When we enter a social situation with the goal of creating a particular impression, we split our cognitive resources. Part of the mind is engaged with the actual content of the interaction — what is being said, what matters, what the other person actually thinks. But a significant portion is engaged with management: monitoring how we’re coming across, adjusting tone, filtering what would sound good from what would sound bad, tracking whether the image we’re projecting is landing.

This split is legible to the person on the other side, even without their knowing it. Not because they can see into your head, but because the behavioral signature of someone who is managing their self-presentation is different from the behavioral signature of someone who isn’t. When you’re performing, your responses take a fraction of a second longer — you’re processing through an extra layer. Your language becomes slightly more formal or polished than the moment calls for. You listen in a particular way that is less about taking in what the other person said and more about calculating how to respond to it. These are small signals, but they accumulate. The other person registers the gap between the version of you that’s showing up and whatever would be underneath it, and some part of them responds to that gap by holding back.

Erving Goffman, whose dramaturgical framework remains one of psychology’s most enduring descriptions of social life, called this front-stage behavior — the presentation we give when we know we’re being observed. The problem with prolonged front-stage behavior isn’t that it’s dishonest, exactly. It’s that it’s recognizable as a performance, and performances create distance. You can’t connect with someone’s front stage. You can only connect with something that feels real.

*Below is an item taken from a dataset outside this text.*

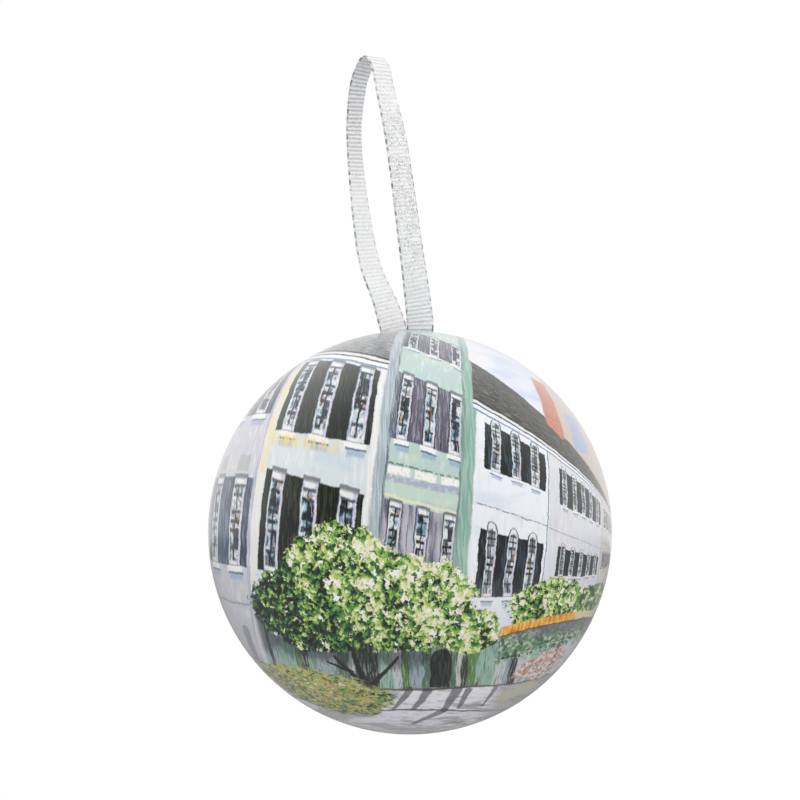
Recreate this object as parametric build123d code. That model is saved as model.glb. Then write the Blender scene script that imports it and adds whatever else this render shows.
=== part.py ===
from build123d import *

# Souvenir Christmas ornament: a hollow tinplate ball in two drawn halves, hung on a loop of flat ribbon.
#
# Frame: millimetres, +Z up, origin at the ball's lowest point. The front half, with the printed scene,
# faces -Y, and the two halves meet in the upright plane y = 0. The back half carries a stepped-in neck,
# and the front half slides over it. Both ends of the ribbon pass through a slot in the back half, just
# behind the seam, and are tied in one knot inside.

import os
from math import cos, radians, sin, sqrt

# Driving dimensions
BALL_DIAMETER = 70.0
SHEET = 0.25  # tinplate thickness
SEAM_GAP = 0.06  # between the two halves when closed
RIBBON_WIDTH = 5.0
RIBBON_THICKNESS = 0.3
LOOP_HEIGHT = 47.7  # crown of the loop above the mouth of the slot

# The ball
RADIUS = BALL_DIAMETER / 2
CENTRE = Vector(0, 0, RADIUS)
SHELL_AXIS = Axis(CENTRE, (0, 1, 0))
PROFILE_PLANE = Plane(origin=CENTRE, x_dir=(0, 1, 0), z_dir=(1, 0, 0))

# Seam: the front half's edge is hemmed, and the neck inside it has a rolled edge
HEM_LENGTH = 1.9
NECK_LENGTH = 4.2
NECK_CLEARANCE = 0.1
NECK_RADIUS = RADIUS - 2 * SHEET - NECK_CLEARANCE
NECK_CURL_RADIUS = 0.55
NECK_CURL_TURN = 250.0
SHARP_BEND = 0.1
SOFT_BEND = SHARP_BEND + SHEET

# Slot for the ribbon
SLOT_LENGTH = 11.0
SLOT_WIDTH = 1.7
SLOT_Y = 2.3  # behind the seam
SLOT_CUT_DEPTH = 4.0
SLOT_MOUTH_Z = RADIUS + sqrt(RADIUS**2 - SLOT_Y**2)

# Where the ribbon bends and twists, as heights above the mouth of the slot, with the gap that is left to
# either side of each, so that the pieces can turn
SWING_HEIGHT = 1.2
SWING_GAP = 0.55
TWIST_HEIGHT = 6.2
TWIST_GAP = 0.2

# The knot inside
KNOT_SIZE = Vector(8.4, 4.4, 5.2)
KNOT_EDGE_RADIUS = 2.1
KNOT_DROP = 1.3  # top of the knot below the mouth of the slot
KNOT_CENTRE = Vector(0, SLOT_Y, SLOT_MOUTH_Z - KNOT_DROP - KNOT_SIZE.Z / 2)
TAIL_LENGTH = 10.0
TAIL_SPREAD = 18.0  # degrees from upright

# Middle line of the ribbon from its rear end to its front end: x, y behind the slot's middle, height
# above the mouth of the slot, width as a share of RIBBON_WIDTH, and how far its width is turned from +X.
RIBBON_STATIONS = [
    (-2.30, 0.35, -3.0, 0.80, 0.0),
    (-2.75, 0.38, 0.0, 0.90, 3.0),
    (-4.30, 1.00, 5.0, 0.96, 28.0),
    (-7.50, 2.60, 14.0, 1.0, 46.0),
    (-9.70, 2.90, 32.0, 1.0, 60.0),
    (-9.15, 1.90, 42.5, 1.0, 57.0),
    (-7.00, 0.10, LOOP_HEIGHT, 1.0, 55.0),
    (-4.70, -1.50, 43.3, 1.0, 53.0),
    (-2.25, -2.60, 32.0, 1.0, 42.0),
    (0.20, -2.40, 14.0, 1.0, 35.0),
    (1.40, -1.00, 5.0, 0.96, 24.0),
    (1.75, -0.38, 0.0, 0.90, 3.0),
    (1.40, -0.35, -3.0, 0.80, 0.0),
]
STEPS_PER_STATION = 3
REAR_LEG_STATIONS = (0, 3)
LOOP_STATIONS = (2, 10)
FRONT_LEG_STATIONS = (9, 12)
RIBBON_FOOT = -2.8  # height at which the legs disappear in the knot


def on_sphere(radius, y):
    """The point of a profile circle of this radius at y, as (y, distance from the shell's axis)."""
    return (y, sqrt(radius**2 - y**2))


def polar(centre, radius, angle):
    """The point at an angle in degrees round a centre, in the profile plane."""
    return (centre[0] + radius * cos(radians(angle)), centre[1] + radius * sin(radians(angle)))


def dome_arc(radius, rim_point, pole_side):
    """The dome from its pole to a point near the rim. pole_side is +1 for the back and -1 for the front."""
    pole = (pole_side * radius, 0)
    middle = (pole_side * radius * cos(radians(45)), radius * sin(radians(45)))
    return ThreePointArc(pole, middle, rim_point)


def turned(face):
    """The shell that a profile makes when it is turned round the ball's fore-and-aft axis."""
    return revolve(PROFILE_PLANE * face, axis=SHELL_AXIS, revolution_arc=360)


def rounded_bends(face, bends):
    """The profile with a radius on each of the given corners."""
    for corner, radius in bends:
        face = fillet(face.vertices().sort_by_distance(Vector(*corner))[0], radius)
    return face


def front_shell():
    """The front half: a dome whose edge is folded flat inwards."""
    fold_y = -SEAM_GAP / 2 - SHEET
    outer_rim = on_sphere(RADIUS, fold_y)
    hem_top = (fold_y, outer_rim[1] - 2 * SHEET)
    hem_end = on_sphere(RADIUS - 2 * SHEET, -HEM_LENGTH)
    inner_rim = on_sphere(RADIUS - SHEET, -HEM_LENGTH)
    profile = make_face(
        [
            dome_arc(RADIUS, outer_rim, -1),
            ThreePointArc(outer_rim, (fold_y + SHEET, outer_rim[1] - SHEET), hem_top),
            Line(hem_top, hem_end),
            Line(hem_end, inner_rim),
            dome_arc(RADIUS - SHEET, inner_rim, -1),
            Line((-RADIUS + SHEET, 0), (-RADIUS, 0)),
        ]
    )
    return turned(rounded_bends(profile, [(hem_end, SHARP_BEND)]))


def back_shell():
    """The rear half: a dome with a shoulder, a neck that the front half slides over, and the ribbon slot."""
    shoulder_y = SEAM_GAP / 2
    curl_centre = (-NECK_LENGTH + NECK_CURL_RADIUS, NECK_RADIUS - NECK_CURL_RADIUS)
    curl_inside = NECK_CURL_RADIUS - SHEET
    curl_end = 90 + NECK_CURL_TURN
    outer_rim = on_sphere(RADIUS, shoulder_y)
    outer_root = (shoulder_y, NECK_RADIUS)
    inner_rim = on_sphere(RADIUS - SHEET, shoulder_y + SHEET)
    inner_root = (shoulder_y + SHEET, NECK_RADIUS - SHEET)
    profile = make_face(
        [
            dome_arc(RADIUS, outer_rim, 1),
            Line(outer_rim, outer_root),
            Line(outer_root, polar(curl_centre, NECK_CURL_RADIUS, 90)),
            CenterArc(curl_centre, NECK_CURL_RADIUS, 90, NECK_CURL_TURN),
            Line(polar(curl_centre, NECK_CURL_RADIUS, curl_end), polar(curl_centre, curl_inside, curl_end)),
            CenterArc(curl_centre, curl_inside, 90, NECK_CURL_TURN),
            Line(polar(curl_centre, curl_inside, 90), inner_root),
            Line(inner_root, inner_rim),
            dome_arc(RADIUS - SHEET, inner_rim, 1),
            Line((RADIUS - SHEET, 0), (RADIUS, 0)),
        ]
    )
    bends = [
        (outer_rim, SOFT_BEND),
        (outer_root, SHARP_BEND),
        (inner_rim, SHARP_BEND),
        (inner_root, SOFT_BEND),
    ]
    slot_outline = Pos(0, SLOT_Y, SLOT_MOUTH_Z) * SlotOverall(SLOT_LENGTH, SLOT_WIDTH)
    return turned(rounded_bends(profile, bends)) - extrude(slot_outline, SLOT_CUT_DEPTH / 2, both=True)


def between(before, start, end, after, share):
    """A smooth curve through start and end (Catmull-Rom), for one number of a station."""
    return 0.5 * (
        2 * start
        + (end - before) * share
        + (2 * before - 5 * start + 4 * end - after) * share**2
        + (3 * start - before - 3 * end + after) * share**3
    )


def ribbon_path():
    """The stations of the ribbon's middle line with steps between them."""
    ends = [RIBBON_STATIONS[0], *RIBBON_STATIONS, RIBBON_STATIONS[-1]]
    path = []
    for four in zip(ends, ends[1:], ends[2:], ends[3:]):
        for step in range(STEPS_PER_STATION):
            path.append([between(*numbers, step / STEPS_PER_STATION) for numbers in zip(*four)])
    path.append(list(RIBBON_STATIONS[-1]))
    return path


def ribbon_stretch(stations):
    """The flat band between two stations."""
    path = ribbon_path()
    middles = [Vector(x, SLOT_Y + y, SLOT_MOUTH_Z + height) for x, y, height, _, _ in path]
    sections = []
    for index in range(stations[0] * STEPS_PER_STATION, stations[1] * STEPS_PER_STATION + 1):
        width_share, turn = path[index][3:]
        behind = middles[max(index - 1, 0)]
        ahead = middles[min(index + 1, len(middles) - 1)]
        along = (ahead - behind).normalized()
        across = Vector(cos(radians(turn)), sin(radians(turn)), 0)
        across = (across - along * across.dot(along)).normalized()
        section_plane = Plane(origin=middles[index], x_dir=across, z_dir=along)
        sections.append(section_plane * Rectangle(RIBBON_WIDTH * width_share, RIBBON_THICKNESS))
    return loft(sections)


def slab(low, high):
    """A wide block between two heights above the mouth of the slot, used to take a stretch of the ribbon."""
    return Pos(0, 0, SLOT_MOUTH_Z + (low + high) / 2) * Box(BALL_DIAMETER, BALL_DIAMETER, high - low)


def ribbon_leg(stations):
    """The short stretch of one leg between the slot and the height where the loop twists."""
    return ribbon_stretch(stations) & slab(SWING_HEIGHT + SWING_GAP, TWIST_HEIGHT - TWIST_GAP)


def ribbon_loop():
    """The loop, from the height where it twists up to its crown and back."""
    return ribbon_stretch(LOOP_STATIONS) & slab(TWIST_HEIGHT + TWIST_GAP, LOOP_HEIGHT + RIBBON_WIDTH)


def ribbon_knot():
    """The knot inside the ball, with the two stretches in the slot above it and the two tails below it."""
    knot = Pos(KNOT_CENTRE) * fillet(Box(*KNOT_SIZE).edges(), KNOT_EDGE_RADIUS)
    for side, stations in ((-1, FRONT_LEG_STATIONS), (1, REAR_LEG_STATIONS)):
        tail = Box(RIBBON_WIDTH, RIBBON_THICKNESS, TAIL_LENGTH, align=(Align.CENTER, Align.CENTER, Align.MAX))
        tail = Pos(KNOT_CENTRE + Vector(-side, side * RIBBON_THICKNESS, 0)) * Rot(0, side * TAIL_SPREAD, 0) * tail
        knot += tail
        knot += ribbon_stretch(stations) & slab(RIBBON_FOOT, SWING_HEIGHT - SWING_GAP)
    return knot


pieces = {
    "front_shell": front_shell(),
    "back_shell": back_shell(),
    "ribbon_loop": ribbon_loop(),
    "ribbon_leg_front": ribbon_leg(FRONT_LEG_STATIONS),
    "ribbon_leg_rear": ribbon_leg(REAR_LEG_STATIONS),
    "ribbon_knot": ribbon_knot(),
}

os.makedirs("parts", exist_ok=True)
for name, piece in pieces.items():
    export_step(piece, f"parts/{name}.step")
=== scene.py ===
"""Looks of the souvenir Christmas ornament: a printed tinplate ball tin on a loop of silver ribbon."""

import math

import bpy
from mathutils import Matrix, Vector


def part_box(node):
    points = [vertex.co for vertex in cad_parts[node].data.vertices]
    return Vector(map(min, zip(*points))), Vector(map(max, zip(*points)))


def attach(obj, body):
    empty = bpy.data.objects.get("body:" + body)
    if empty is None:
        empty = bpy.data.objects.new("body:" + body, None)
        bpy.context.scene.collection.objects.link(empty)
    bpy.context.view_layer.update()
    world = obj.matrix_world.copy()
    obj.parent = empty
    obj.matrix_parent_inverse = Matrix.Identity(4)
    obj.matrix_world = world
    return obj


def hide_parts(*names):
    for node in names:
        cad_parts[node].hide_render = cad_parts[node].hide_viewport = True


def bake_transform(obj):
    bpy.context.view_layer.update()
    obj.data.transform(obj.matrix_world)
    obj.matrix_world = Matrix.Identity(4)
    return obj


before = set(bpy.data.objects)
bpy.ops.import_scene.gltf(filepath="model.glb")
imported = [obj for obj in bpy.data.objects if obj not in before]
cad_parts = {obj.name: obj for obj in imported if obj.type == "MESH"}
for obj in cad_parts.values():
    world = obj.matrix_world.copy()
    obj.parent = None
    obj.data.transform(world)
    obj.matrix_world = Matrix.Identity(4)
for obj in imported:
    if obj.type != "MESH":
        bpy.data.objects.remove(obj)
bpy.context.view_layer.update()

MM = 0.001
BALL_LOW, BALL_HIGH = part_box("front_shell")
RADIUS = (BALL_HIGH.x - BALL_LOW.x) / 2
CENTRE = Vector((0, 0, BALL_LOW.z + RADIUS))
SHEET = 0.25 * MM


def srgb(red, green, blue):
    """A colour given as 0 to 255 display values, in the linear values that nodes take."""

    def linear(value):
        value /= 255
        return value / 12.92 if value <= 0.04045 else ((value + 0.055) / 1.055) ** 2.4

    return (linear(red), linear(green), linear(blue), 1)


# --- node graphs written as arithmetic


def operator(operation, swapped=False):
    """An arithmetic operator that adds a math node."""

    def method(self, other):
        values = (other, self) if swapped else (self, other)
        return self.graph.math(operation, *values)

    return method


class Number:
    """A single value in a node graph, which ordinary arithmetic works on."""

    def __init__(self, graph, socket):
        self.graph = graph
        self.socket = socket

    __add__ = operator("ADD")
    __radd__ = operator("ADD", swapped=True)
    __sub__ = operator("SUBTRACT")
    __rsub__ = operator("SUBTRACT", swapped=True)
    __mul__ = operator("MULTIPLY")
    __rmul__ = operator("MULTIPLY", swapped=True)
    __truediv__ = operator("DIVIDE")
    __rtruediv__ = operator("DIVIDE", swapped=True)
    __gt__ = operator("GREATER_THAN")
    __lt__ = operator("LESS_THAN")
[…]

What the research has found about authenticity and connection

A 2024 study published in Organizational Behavior and Human Decision Processes by Rossignac-Milon, Pillemer, Bailey, and colleagues found something that captures exactly what I’ve been noticing. Across multiple studies including a longitudinal field study of professional networking events, perceived partner authenticity in an initial interaction predicted actual relationship initiation four weeks later. People who came across as genuine — as behaving in ways consistent with who they actually were rather than who they were trying to appear to be — were more likely to have their interaction partners follow up and pursue a real relationship. The mechanism the researchers identified was shared reality: when someone seems authentic, their interaction partner is more able to gauge whether they actually see the world in the same way. When someone seems to be performing, that assessment becomes impossible, because there’s no way to know whether what you’re seeing reflects anything true about the person.

This is what the lean-in moment is, I think. When I drop the performance, the person across from me finally has enough genuine signal to work with. They can assess whether there’s actually something here. Before that, they were in the same position I was: going through motions with a person who was going through motions, unable to determine whether any of it was real.

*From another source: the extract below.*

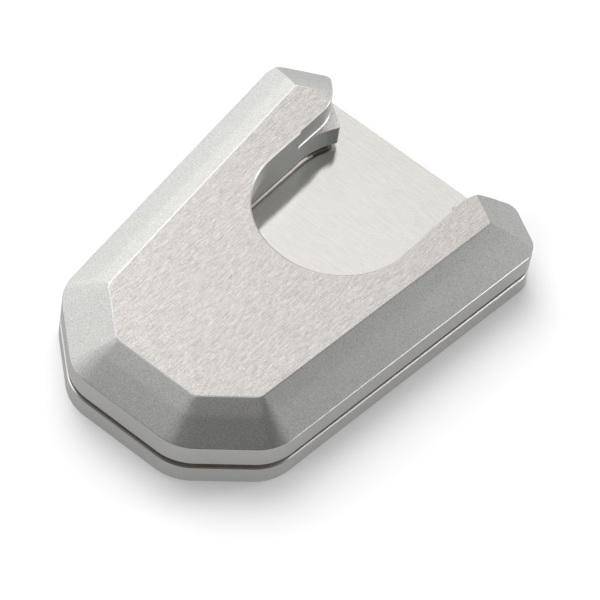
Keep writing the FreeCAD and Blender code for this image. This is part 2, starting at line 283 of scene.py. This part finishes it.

Why vulnerability in particular changes the dynamic

One of the most counterintuitive findings in this space is about the effect of disclosing weakness. The intuition most of us operate on when we’re performing is that showing strength, competence, and polish is what earns respect and connection. Research on authenticity suggests this gets it largely backwards.

Studies examining what increases perceived authenticity have consistently found that disclosing a weakness or vulnerability moves the needle significantly more than demonstrating competence. Research on authenticity perception found that managers who disclosed a weakness were rated as significantly more authentic than those who did not — and that this increased perceived authenticity translated into greater willingness to trust and work with the person. The disclosure didn’t need to be dramatic. It just needed to be something that made the person seem real rather than managed.

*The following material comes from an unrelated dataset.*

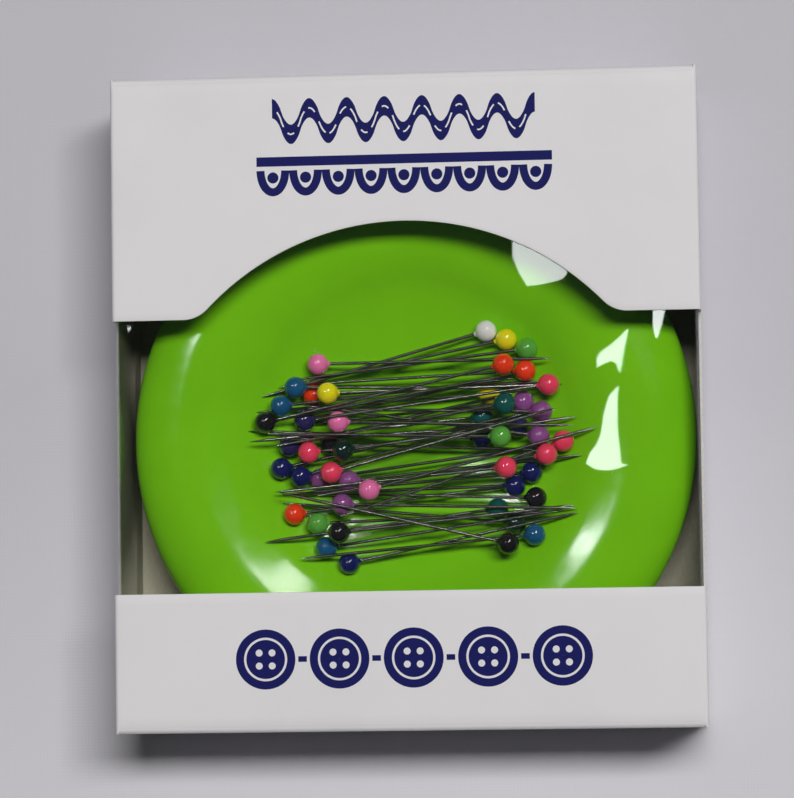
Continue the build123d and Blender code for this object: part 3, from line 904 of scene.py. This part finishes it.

The mechanism isn’t complicated. When you share something unflattering about yourself, you reveal that you aren’t optimizing for impression. You’re showing that something about genuine communication matters more to you than how you’re coming across. This is the signal the other person was waiting for. It tells them that what they’re seeing is actually you, not a version of you assembled for the occasion, and that changes how they can respond. They can stop performing too.

What I’ve watched happen

I see this most clearly in one-on-one conversations, but it plays out in larger settings too. I’ve been in professional situations where I knew I was performing — had something to prove, was aware of status dynamics, wanted to come across well — and I’ve felt the conversation stay at the level of two people’s careful presentations of themselves, moving around the surface of things without ever breaking through. I’ve been in the same professional situations and noticed the shift when one of us accidentally or deliberately dropped the act, said something honest instead of considered, admitted not knowing something instead of working around it. The change is immediate and palpable.

What I’ve also noticed is that this can’t be performed. You can’t strategically drop your performance as a technique for making someone think you’re genuine. The moment the dropping is strategic, it’s still performance — a slightly more sophisticated version, maybe, but the calculation is still running underneath it and people register that too. What actually ends the performance is a genuine decision that the relationship with the person in front of you matters more than the image you’ve been managing. That it would be better to be real with them and have them see you clearly than to maintain the polished version and keep the interaction at the level it’s been at. That decision — to care more about contact than impression — is the thing that changes the energy in the room.

The Buddhist angle I keep coming back to

There’s a concept in Buddhist practice around the distinction between the self that presents itself to the world and the self that actually experiences things. The presenting self is endlessly resourceful in managing what other people think about it. The experiencing self is just present with what’s happening.

Most of the time we’re talking to each other’s presenting selves. Two people meeting, both making sure the version of themselves on display is acceptable and legible and flattering. Nobody getting through to anybody. There’s a particular quality of loneliness in this that most people recognize if they’re honest about it — the feeling of being in a room full of people and not quite touching any of them.

What shifts when someone drops the performance is that the experiencing self becomes briefly available. And the person across from them suddenly has someone to actually talk to. I think this is what the lean is — not intellectual curiosity, not politeness, but the recognition that something real just became accessible and the pull toward it is almost involuntary.

I can’t manufacture it. I can’t deploy it as a tactic. But I can notice the moments when I’m performing and decide that the person across from me deserves more than that. And when I make that decision, something in the conversation usually changes. Not always. But often enough that I’ve stopped thinking it’s coincidence.